Читать «Конъюнктуры Земли и времени. Геополитические и хронополитические интеллектуальные расследования» онлайн - страница 57
Вадим Леонидович Цымбурский
Суннитский политический ислам сегодня – это на самом деле агентурный ислам, объективно работающий на интересы Запада, выступающий теневым партнером униполя и связанный с ним передаточными звеньями, которые почти всегда могут быть прослежены. Иногда для «хозяев мира» такое партнерство не обходится без накладок, как в случае с африканскими выходками бен Ладена. Но ведь теми же проделками бен Ладен дал США повод внушительно грохнуть по Судану и крепче взять под уздцы талибов. А позднее он за свое молодечество хорошо отслужил униполю в Дагестане, а по некоторым сведениям – также и в Косово. Исламский террор вообще и бен Ладен как его представитель весьма напоминают одного персонажа детективщицы Полины Дашковой, о котором трудно было сказать, какая из западных спецслужб с ним не боролась, но еще труднее – какая его не использовала. Именно ввиду отсутствия прочной геополитической базы, надежной имперской платформы политический ислам в мире опустился до подобного амплуа. В этом смысле шиитский Иран, мощный маргинал в исламском пространстве, представляет несомненное исключение своим заземленным, геополитически воплощенным шовинизмом: он входит в число центров, позитивно определяющих мировой баланс. Я полагаю, что, как это ни трудно в случае с родиной хомейнистской «исламской революции», следует решительно разводить геополитическое значение Ирана и иных проявлений политического ислама: объективно эти силы содействуют противоположным тенденциям развития современного мира.
Иная картина получается, когда мы сосредотачиваемся в нашем анализе конкретно на Кавказе. Реакция дагестанцев (мусульман со стажем, на 700–800 лет более долгим, чем у вайнахов-чеченцев) на претензии Чечни лишний раз опрокидывает важнейший постулат доктрины «столкновения цивилизаций» по С. Хантингтону – его идею «фронтов по цивилизационным разломам». На Кавказе враждебность окружающих народов к потенциальным местным «империям» гораздо сильнее религиозных распрей.

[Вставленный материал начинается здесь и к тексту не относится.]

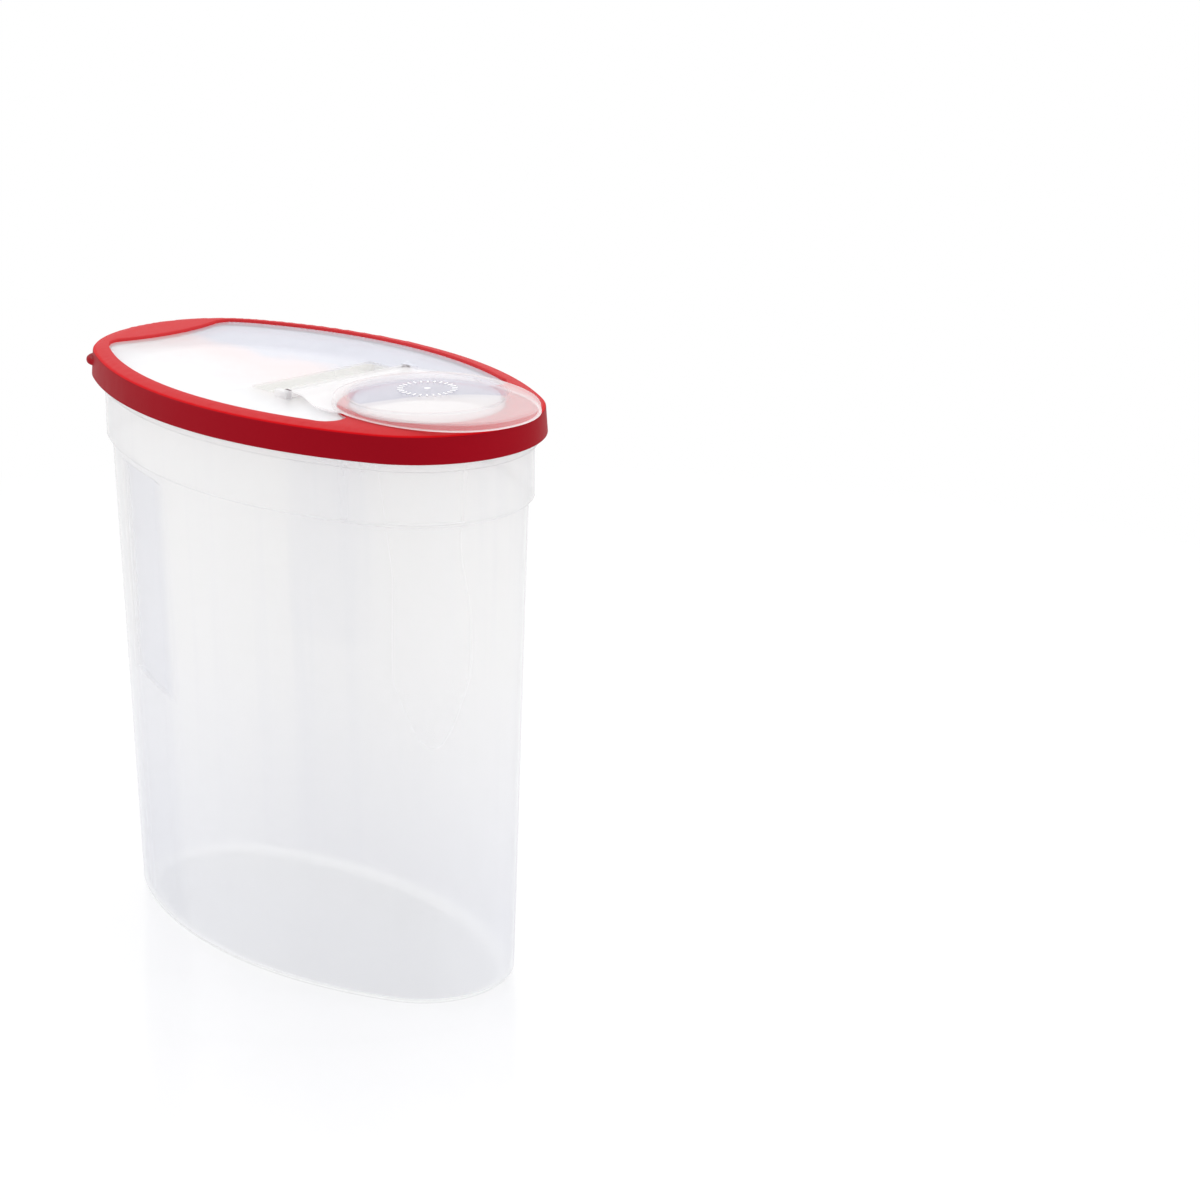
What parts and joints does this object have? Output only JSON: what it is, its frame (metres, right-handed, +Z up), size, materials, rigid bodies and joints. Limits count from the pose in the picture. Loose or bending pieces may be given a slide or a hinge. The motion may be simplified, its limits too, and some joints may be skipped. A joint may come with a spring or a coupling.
{
  "type": "cereal container with flip spout",
  "caption": "Tall oval dry food keeper with side finger grips, a lift-off lid with a clear window and pull tab, and a domed flip cap over a round pour opening.",
  "frame": {"origin": "middle of the flat base, on the surface the container stands on", "axes": "+X towards the pouring end, +Y across the oval, +Z up through the lid"},
  "size_m": [0.2575, 0.144, 0.2667],
  "materials": {
    "container": "translucent satin polypropylene",
    "panel": "clear gloss",
    "rim": "satin soft-touch",
    "cap": "translucent gloss"
  },
  "bodies": {
    "container": {"container": "container"},
    "lid": {"lid_panel": "panel", "lid_rim": "rim"},
    "cap": {"flip_cap": "cap"}
  },
  "joints": [
    {"name": "lid_lift", "type": "slide", "parent": "container", "child": "lid", "axis": [0, 0, 1], "range_m": [0, 0.06]},
    {"name": "cap_hinge", "type": "hinge", "parent": "lid", "child": "cap", "pos_m": [0.024, 0, 0.2595], "axis": [0, -1, 0], "range_deg": [0, 150]}
  ]
}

В этом цивилизационном междумирье основная политическая логика – это обычная логика силового баланса «свободы через равновесие», когда меньшие силы энергично сплачиваются против потенциального гегемона, всегда готовые, независимо от вероисповедания, предпочесть ему центр более отдаленный – Москву. Поэтому православные южные осетины восстают против православных грузин, мусульмане-лезгины оказываются союзниками армян против Баку и т. п. Чечено-дагестанская ситуация должна рассматриваться с учетом противоречия между мировой и региональной конъюнктурами. Мировая роль суннитского, а особенно ваххабитского ислама объясняет чеченский мятеж и попытку вырастить на Северном Кавказе малую «империю» за счет и в ущерб России. Но региональная конъюнктура исключает создание здесь единого мусульманского пространства, обращает массу дагестанцев (вплоть до вступающих вместе со старшими в ополчение подростков) в союзников и защитников России, а Г. Махачева – в фигуру, популярнейшую сегодня среди российских патриотов. Лишь вторично эта реалистическая логика отстаивания своей свободы от соседа-гегемона обретает подкрепление во внутрисуннитских религиозных нюансах – в отталкивании дагестанского тарикатизма, или «народного ислама», от ваххабизма, ассоциируемого с Чечней. Россия здесь невольно оказывается защитницей «народного ислама» против ваххабизма, но это момент сугубо вторичный, обусловленный парадоксальным схлестыванием двух конъюнктур.